The tax changes that may come in the new budget, particularly those related to Inheritance Tax (IHT) reliefs and the introduction of a progressive property tax system along with the limiting of lifetime gifting means that tackling family governance matters has never been more important. Relinquishing control of the family business or assets can be an unsettling experience. Conversations with the next generation will be required. 

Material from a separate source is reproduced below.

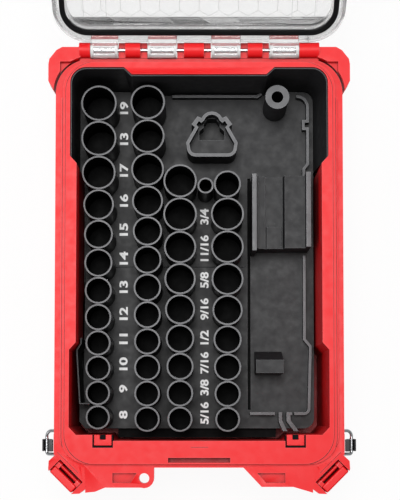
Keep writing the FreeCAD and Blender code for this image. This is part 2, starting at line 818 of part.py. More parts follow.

Where to adjust practices and portfolios?
Conclusion
What is clear is that tariffs are not going away. President Trump shows no sign of backing down, engaging in fresh retaliatory measures against China and piling pressure on other countries such as Brazil in his bid to reassert US dominance. Whether the much vaunted “TACO trade” is truly dead remains unclear. Regardless, tariffs and sanctions will remain tools of geopolitical and geoeconomic power for years to come. For investors, the risks are tilted to the downside.

As the IMF warned in its October 2025 World Economic Outlook, further escalation of protectionist measures, including non-tariff barriers, could suppress investment, disrupt supply chains, and stifle productivity growth. Larger-than-expected shocks to labour supply, particularly from restrictive immigration policies, could reduce growth and risk deepening skill shortages, especially in ageing economies such as Europe. Fiscal vulnerabilities may raise borrowing costs and heighten rollover risks for sovereigns. In capital markets, a sharp repricing of tech stocks, triggered if AI-earnings disappoint, could mark an end to the AI investment bubble with more of a boom than a pop.

Rising long-term debt will test central banks, particularly the UK and US. Yet it is not all doom and gloom. Most major central banks, Japan aside, are likely to keep cutting rates, boosting liquidity and propping up risk assets worldwide.

As ever, investors need to stay disciplined: maintain diversified portfolios across asset, currency and sector exposures; balance risk with defensives; and keep an eye on where genuine productivity gains, particularly from AI, translate into lasting value. In a world of shifting alliances and persistent tariffs, agility will be the most valuable asset of all.